While Professor Gardner declines to define terms of engagement, saying it is “too early to say what the core issues will be,” she will “raise questions about the sustainability of tertiary education for Australia,” at UA.
Professor Gardner’s statement sets Universities Australia at odds with Senator Birmingham, who dismissed a return to demand driven funding after a two-year MYEFO freeze on university funding; saying the government’s policy “is now settled,” (CMM December 19). However she also wants the Opposition to state its position.
Government quietly announces big bucks for block grants
Universities are not top of the pops with the government so perhaps it pained Minister Birmingham to have to announce funding for them – handing out block grants on December 22 was not a way to attract attention. Unless he did not want to draw attention to distributing $1.9bn in research training and support in a week when he was suggesting the sector had never had it so good.
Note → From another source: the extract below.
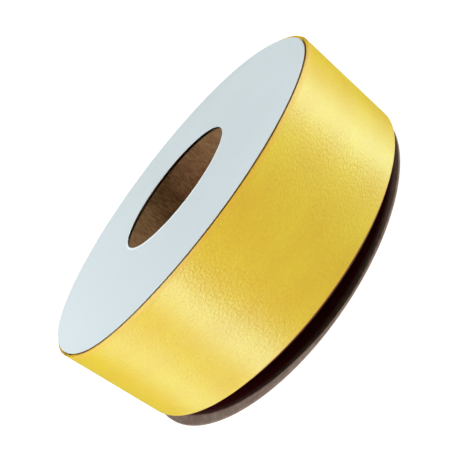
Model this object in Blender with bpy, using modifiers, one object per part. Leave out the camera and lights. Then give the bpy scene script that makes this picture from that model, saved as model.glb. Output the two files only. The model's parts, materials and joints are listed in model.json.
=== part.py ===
"""Roll of satin ribbon wound on a cardboard reel.

The reel is a spiral-wound paper tube with a card disc glued on each end. The ribbon is one long strip:
its inner end is taped to the tube, its turns make the pack, the last turn lies loose around them, and its
free end is held down by a small tab and lifts off the roll.

Units are metres. The origin is on the tube's axis at the back disc's outer face, and +Z runs along the
axis to the white front disc. The free end lies in the +X +Y quarter.
"""

import math

import bpy

# Driving dimensions
RIBBON_WIDTH = 0.038
ROLL_RADIUS = 0.0687
REEL_HEIGHT = 0.0467
DISC_RADIUS = 0.0677
BORE_RADIUS = 0.0271
GAP = 0.0003

# Core tube: three plies of paper, from the bore outwards
CORE_RADIUS = BORE_RADIUS + 0.0005
LINER_THICKNESS = 0.0004
WALL_THICKNESS = 0.0012
OVERWRAP_THICKNESS = 0.0004

# Discs
BACK_THICKNESS = 0.0008
BOARD_THICKNESS = 0.0006
FACING_THICKNESS = 0.0002
DISH_DEPTH = 0.0010
DISH_RADIUS = 0.058

# Glue between each disc and the tube's end
GLUE_THICKNESS = 0.0002
GLUE_INSET = 0.0006

# Ribbon
FRONT_LIP_DROP = 0.0007
TURN_THICKNESS = 0.0006
TAIL_THICKNESS = 0.0003
TAIL_FREE_ANGLE = math.radians(19)
TAIL_ROOT_ANGLE = math.radians(62)

# Tape on the ribbon's inner end, and the tab on its free end
TAPE_THICKNESS = 0.0002
TAPE_WIDTH = 0.030
TAPE_SPAN = math.radians(34)
TAB_THICKNESS = 0.0002
TAB_WIDTH = 0.019
TAB_SPAN = math.radians(15)
TAB_OVERHANG = math.radians(6)

# Facets round a full turn
FINE_STEPS = 96
CORE_STEPS = 72
ARC_STEP = math.radians(3)

COLLECTION_NAME = "satin_ribbon_roll"


def clear_scene():
    for thing in list(bpy.data.objects):
        bpy.data.objects.remove(thing)


def material(name, color, roughness):
    made = bpy.data.materials.new(name)
    made.use_nodes = True
    shader = made.node_tree.nodes["Principled BSDF"]
    shader.inputs["Base Color"].default_value = (*color, 1.0)
    shader.inputs["Roughness"].default_value = roughness
    shader.inputs["Metallic"].default_value = 0.0
    return made


def add_object(name, data, parent, finish):
    made = bpy.data.objects.new(name, data)
    bpy.data.collections[COLLECTION_NAME].objects.link(made)
    made.parent = parent
    made.data.materials.append(finish)
    return made


def add_empty(name, location):
    made = bpy.data.objects.new(name, None)
    made.location = location
    bpy.data.collections[COLLECTION_NAME].objects.link(made)
    return made


def turned(name, profile, steps, parent, finish):
    """A full ring from a closed (radius, height) profile that runs down its outer side."""
    mesh = bpy.data.meshes.new(name)
    count = len(profile)
    points = [(radius, 0.0, height) for radius, height in profile]
    mesh.from_pydata(points, [(i, (i + 1) % count) for i in range(count)], [])
    made = add_object(name, mesh, parent, finish)
    screw = made.modifiers.new("Turn", "SCREW")
    screw.axis = "Z"
    screw.angle = math.tau
    screw.steps = steps
    screw.render_steps = steps
    screw.use_merge_vertices = True
    screw.merge_threshold = 0.00001
    screw.use_smooth_shade = True
    return made


def tube_profile(inner, outer, bottom, top):
    return [(outer, top), (outer, bottom), (inner, bottom), (inner, top)]


def add_outline(curve, points):
    spline = curve.splines.new("POLY")
    spline.points.add(len(points) - 1)
    for point, (x, y) in zip(spline.points, points):
        point.co = (x, y, 0.0, 1.0)
    spline.use_cyclic_u = True


def flat_piece(name, outlines, bottom, top, parent, finish):
    """A plate between two heights, cut to the given outlines, where an inner outline is a hole."""
    curve = bpy.data.curves.new(name, "CURVE")
    curve.dimensions = "2D"
    curve.fill_mode = "BOTH"
    curve.extrude = (top - bottom) / 2
    for points in outlines:
        add_outline(curve, points)
    made = add_object(name, curve, parent, finish)
    made.location.z = (bottom + top) / 2
    return made


def circle(radius, steps):
    turn = math.tau / steps
    return [(radius * math.cos(i * turn), radius * math.sin(i * turn)) for i in range(steps)]


def arc_band(inner, outer, start, end):
    """Outline of a strip that is bent to a radius, between two angles."""
    count = max(2, round((end - start) / ARC_STEP))
    angles = [start + (end - start) * i / count for i in range(count + 1)]
    out = [(outer * math.cos(a), outer * math.sin(a)) for a in angles]
    back = [(inner * math.cos(a), inner * math.sin(a)) for a in reversed(angles)]
    return out + back


def dished(inner, outer, thickness, top):
    """Profile of a disc that is flat near its rim and dips a little towards its hole."""
    return [
        (outer, top),
        (outer, top - thickness),
        (DISH_RADIUS, top - thickness),
        (inner, top - thickness - DISH_DEPTH),
        (inner, top - DISH_DEPTH),
        (DISH_RADIUS, top),
    ]


def pack_profile(inner, outer, top):
    """Profile of the wound turns, whose inner turns are pushed back by the dished disc."""
    bottom = top - RIBBON_WIDTH
    push = DISH_DEPTH * (DISH_RADIUS - inner) / (DISH_RADIUS - BORE_RADIUS)
    return [
        (outer, top),
        (outer, bottom),
        (DISH_RADIUS, bottom),
        (inner, bottom - push),
        (inner, top - push),
        (DISH_RADIUS, top),
    ]


def build_core(reel, bottom, top):
    kraft = material("kraft_liner", (0.27, 0.17, 0.10), 0.85)
    chipboard = material("chipboard", (0.30, 0.22, 0.15), 0.9)
    overwrap = material("kraft_overwrap", (0.30, 0.19, 0.11), 0.85)
    wall_inner = CORE_RADIUS + LINER_THICKNESS + GAP
    wall_outer = wall_inner + WALL_THICKNESS
    overwrap_inner = wall_outer + GAP
    core_outer = overwrap_inner + OVERWRAP_THICKNESS
    plies = [
        ("core_liner_ply", CORE_RADIUS, CORE_RADIUS + LINER_THICKNESS, kraft),
        ("core_wall", wall_inner, wall_outer, chipboard),
        ("core_overwrap_ply", overwrap_inner, core_outer, overwrap),
    ]
    for name, inner, outer, finish in plies:
        turned(name, tube_profile(inner, outer, bottom, top), CORE_STEPS, reel, finish)
    return core_outer


def build_front_disc(reel):
    board = material("disc_board", (0.24, 0.12, 0.06), 0.9)
    paper = material("white_facing", (0.68, 0.72, 0.74), 0.55)
    board_top = REEL_HEIGHT - FACING_THICKNESS - GAP
    facing_profile = dished(BORE_RADIUS, DISC_RADIUS, FACING_THICKNESS, REEL_HEIGHT)
    board_profile = dished(BORE_RADIUS, DISC_RADIUS, BOARD_THICKNESS, board_top)
    turned("front_facing", facing_profile, FINE_STEPS, reel, paper)
    turned("front_disc", board_profile, FINE_STEPS, reel, board)
    return board_top - BOARD_THICKNESS


def build_back_disc(reel):
    """The back disc is the same size as the front one, and lies flat."""
    board = material("back_board", (0.22, 0.15, 0.13), 0.9)
    outlines = [
        circle(DISC_RADIUS, FINE_STEPS),
        circle(BORE_RADIUS, CORE_STEPS),
    ]
    flat_piece("back_disc", outlines, 0.0, BACK_THICKNESS, reel, board)


def build_glue(reel, core_outer, core_bottom, core_top):
    glue = material("dried_glue", (0.17, 0.09, 0.04), 0.4)
    inner = CORE_RADIUS + GLUE_INSET
    outer = core_outer - GLUE_INSET
    beads = [
        ("back_glue_ring", core_bottom - GAP - GLUE_THICKNESS),
        ("front_glue_ring", core_top + GAP),
    ]
    for name, bottom in beads:
        profile = tube_profile(inner, outer, bottom, bottom + GLUE_THICKNESS)
        turned(name, profile, CORE_STEPS, reel, glue)


def build_start_tape(reel, core_outer, ribbon_bottom):
    tape = material("paper_tape", (0.62, 0.50, 0.30), 0.6)
    inner = core_outer + GAP
    outer = inner + TAPE_THICKNESS
    bottom = ribbon_bottom + (RIBBON_WIDTH - TAPE_WIDTH) / 2
    outline = arc_band(inner, outer, -TAPE_SPAN / 2, TAPE_SPAN / 2)
    flat_piece("ribbon_start_tape", [outline], bottom, bottom + TAPE_WIDTH, reel, tape)
    return outer


def build_ribbon(reel, tail_hinge, inside_radius, disc_underside):
    satin = material("yellow_satin", (0.80, 0.58, 0.10), 0.35)
    pack_top = disc_underside - GAP
    turn_inner = ROLL_RADIUS - TURN_THICKNESS
    pack = pack_profile(inside_radius, turn_inner - GAP, pack_top)
    turned("ribbon_pack", pack, FINE_STEPS, reel, satin)

    lip_top = REEL_HEIGHT - FRONT_LIP_DROP
    lip_bottom = lip_top - RIBBON_WIDTH
    last_turn = tube_profile(turn_inner, ROLL_RADIUS, lip_bottom, lip_top)
    turned("ribbon_outer_turn", last_turn, FINE_STEPS, reel, satin)

    tail_inner = ROLL_RADIUS + GAP
    tail_outer = tail_inner + TAIL_THICKNESS
    outline = arc_band(tail_inner, tail_outer, TAIL_FREE_ANGLE, TAIL_ROOT_ANGLE)
    tail = flat_piece("ribbon_tail", [outline], lip_bottom, lip_top, None, satin)
    hang_on_hinge(tail, tail_hinge)

    tab_finish = material("tail_tab", (0.80, 0.72, 0.45), 0.25)
    tab_inner = tail_outer + GAP
    tab_start = TAIL_FREE_ANGLE - TAB_OVERHANG
    outline = arc_band(tab_inner, tab_inner + TAB_THICKNESS, tab_start, tab_start + TAB_SPAN)
    tab_bottom = (lip_top + lip_bottom - TAB_WIDTH) / 2
    tab = flat_piece("tail_tab", [outline], tab_bottom, tab_bottom + TAB_WIDTH, None, tab_finish)
    hang_on_hinge(tab, tail_hinge)


def hang_on_hinge(piece, hinge):
    piece.parent = hinge
    piece.location.x -= hinge.location.x
    piece.location.y -= hinge.location.y


def build_roll():
    collection = bpy.data.collections.new(COLLECTION_NAME)
    bpy.context.scene.collection.children.link(collection)
    hinge_radius = ROLL_RADIUS + GAP + TAIL_THICKNESS / 2
    hinge_x = hinge_radius * math.cos(TAIL_ROOT_ANGLE)
    hinge_y = hinge_radius * math.sin(TAIL_ROOT_ANGLE)
    reel = add_empty("reel_axis", (0.0, 0.0, 0.0))
    tail_hinge = add_empty("tail_hinge", (hinge_x, hinge_y, 0.0))

    disc_underside = build_front_disc(reel)
    build_back_disc(reel)
    core_bottom = BACK_THICKNESS + GAP + GLUE_THICKNESS + GAP
    core_top = disc_underside - DISH_DEPTH - GAP - GLUE_THICKNESS - GAP
    core_outer = build_core(reel, core_bottom, core_top)
    build_glue(reel, core_outer, core_bottom, core_top)
    ribbon_bottom = disc_underside - GAP - RIBBON_WIDTH
    tape_outer = build_start_tape(reel, core_outer, ribbon_bottom)
    build_ribbon(reel, tail_hinge, tape_outer + GAP, disc_underside)


clear_scene()
build_roll()
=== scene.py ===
"""Looks of the satin ribbon roll: yellow satin on a cardboard reel, lit like a studio product picture.

Units are metres. The roll stands on its back disc, +Z up, and its axis is the world's Z axis. Azimuths
are measured round that axis from the side that faces the camera (-Y), and grow towards +X.
"""

import json
import math
import random

import bpy
from mathutils import Matrix, Vector, noise


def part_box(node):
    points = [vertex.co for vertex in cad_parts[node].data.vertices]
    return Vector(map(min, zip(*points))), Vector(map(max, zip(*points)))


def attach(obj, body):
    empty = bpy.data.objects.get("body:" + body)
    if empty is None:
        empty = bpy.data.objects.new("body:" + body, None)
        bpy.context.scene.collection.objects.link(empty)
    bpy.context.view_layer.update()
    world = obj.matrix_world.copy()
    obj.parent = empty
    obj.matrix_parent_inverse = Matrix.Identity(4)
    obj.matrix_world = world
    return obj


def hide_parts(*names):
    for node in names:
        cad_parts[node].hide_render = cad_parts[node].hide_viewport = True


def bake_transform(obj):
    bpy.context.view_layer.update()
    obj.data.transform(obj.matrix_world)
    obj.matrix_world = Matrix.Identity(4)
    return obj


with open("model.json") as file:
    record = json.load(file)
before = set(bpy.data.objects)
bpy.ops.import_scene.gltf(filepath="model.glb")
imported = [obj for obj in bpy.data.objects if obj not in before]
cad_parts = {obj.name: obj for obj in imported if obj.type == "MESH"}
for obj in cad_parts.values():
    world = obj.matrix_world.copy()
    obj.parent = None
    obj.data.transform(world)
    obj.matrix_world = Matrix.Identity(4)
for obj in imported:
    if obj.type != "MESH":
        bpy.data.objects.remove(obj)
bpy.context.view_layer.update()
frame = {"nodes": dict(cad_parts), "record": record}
random.seed(11)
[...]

Unless of course, he just could not want to hear an it’s-unfair-athon from the 34 universities which will share 37 per cent of the money. The Group of Eight gets the rest. UniMelb leads with $197m, followed by UoQ- $187m, UniSydney-$185, Monash U-$170m, UNSW-$169m, ANU-$120m, UWA-$94m and Adelaide $88m.
Regional unis warn: campus closures on cards
Seven regional universities warn the federal government’s two-year funding-freeze will “dismantle” “important advances in living and education standards.”
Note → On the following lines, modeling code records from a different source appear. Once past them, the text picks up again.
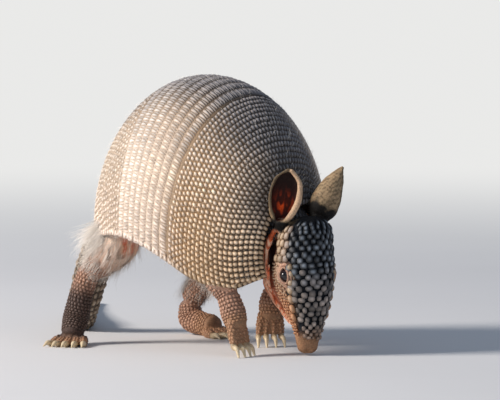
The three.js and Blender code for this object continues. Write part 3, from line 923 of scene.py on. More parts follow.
HEM_SPACING = 3.7
OPENING_SPACING = 3.4
OPENINGS = [(0.006, 0.008), (0.992, 0.009)]      # where the end rows lie, and half their width


def hem_scutes():
    """One row of plain scutes along each lower edge and around the shell's two openings."""
    coat = Coat()
    along = np.linspace(0.012, 0.988, 2000)
    for side in (-1, 1):
        length = running_total(line_steps(shell_point(along, side * 0.99)))
        number = int(length[-1] / HEM_SPACING)
        u = np.interp((np.arange(number) + 0.5) / number * length[-1], length, along)
        half = np.gradient(u) * 0.47
        v = np.full(number, side * 0.987)
        tones = tinted(blend(TONES["bead"], TONES["hem"], step(0.2, 0.4, u)), 0.06, 60 + side)
        domes(coat, shield_surface, u, v, half, 0.014, 1.0, tones, hide_tone(u, v) * 0.8, shell_map)
    for end, half in OPENINGS:
        v, room = row_of_scutes(end, OPENING_SPACING, 0.0, 0.5)
        u = np.full(len(v), end)
        tones = tinted(blend(TONES["back"], TONES["bead"], step(0, 0.9, np.abs(v))), 0.08, 63)
        domes(coat, shield_surface, u, v, half, room * 0.86, 0.8, tones, hide_tone(u, v) * 0.7,
              shell_map)
    coat.piece("scutes_hem", LOOKS["scute"], "shield")


# ---------------------------------------------------------------- head

def head_map(z, angle):
    """The head's own unwrap: the way round it and the way up it."""
    z, angle = np.broadcast_arrays(z, angle)
    return np.stack([0.5 + angle / (2.1 * math.pi), z / 102], axis=-1)


def head_surface(depth):
    """The head's side for scales, at a depth of its own above the solid."""
    return lambda z, angle, lift: head_point(z, angle, lift + depth)


HEAD_SIDE_SHADES = (0.09, 0.5)                   # painted shade on the scales' sides, at the top and lower down
FOREHEAD_SPACING = ([13, 30, 55, 80, 95], [3.4, 5.0, 6.0, 5.4, 4.0])      # heights, spacings
FOREHEAD_EDGE = ([13, 28, 45, 80, 95], [40, 52, 60, 62, 52])              # heights, degrees


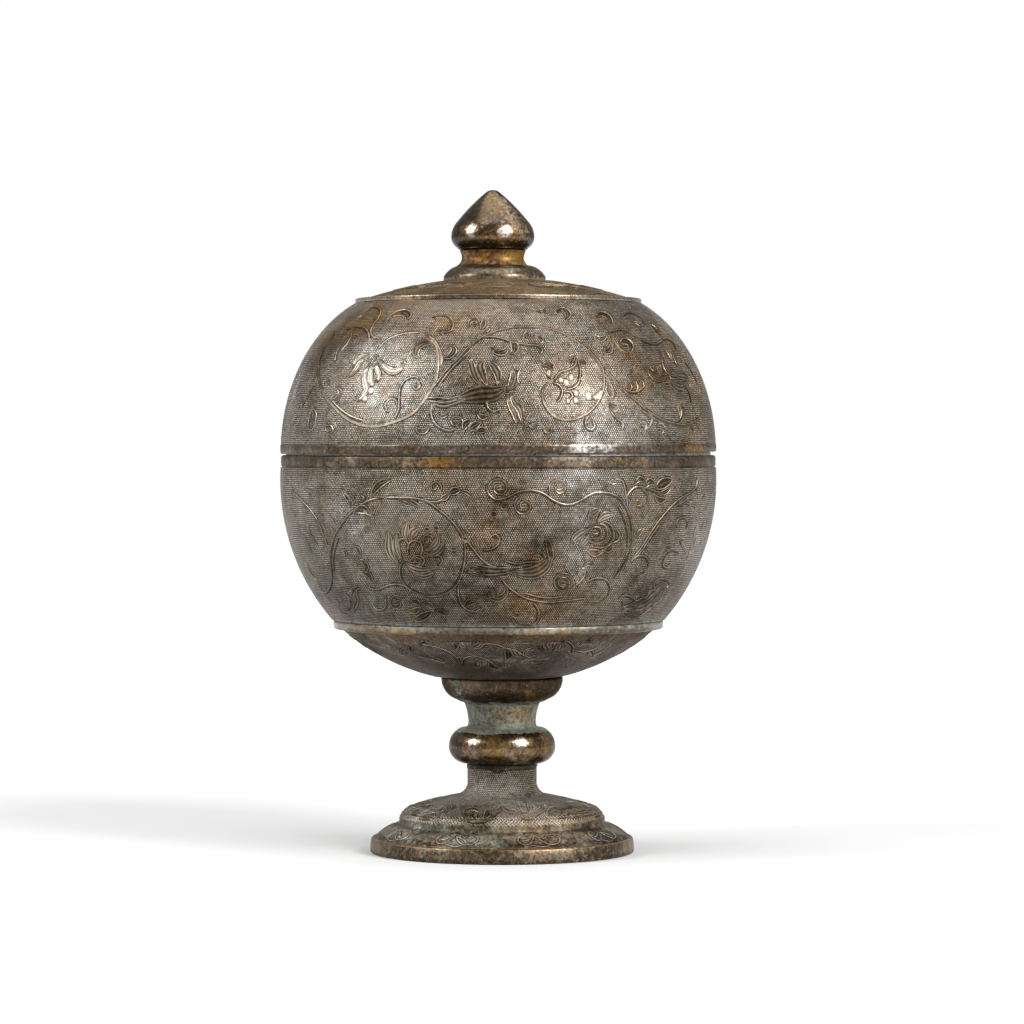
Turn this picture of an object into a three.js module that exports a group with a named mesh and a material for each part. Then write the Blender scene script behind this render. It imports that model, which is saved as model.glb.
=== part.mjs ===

“Regional universities hold the key to unlocking a new future for regional Australians, helping create new businesses and a re-skilled workforce – but those initiatives have suddenly and unfairly been put on hold by the Federal Government funding freeze,” says Regional Universities Network chair Greg Hill.
The six member (CQU, USC, USQ, UNE, Federation U and SCU) RUN group plus Charles Sturt U warn; “this policy is likely to see some regional campuses close and will terminate many initiatives which have been cross-subsidised by universities to build capacity in regional communities.”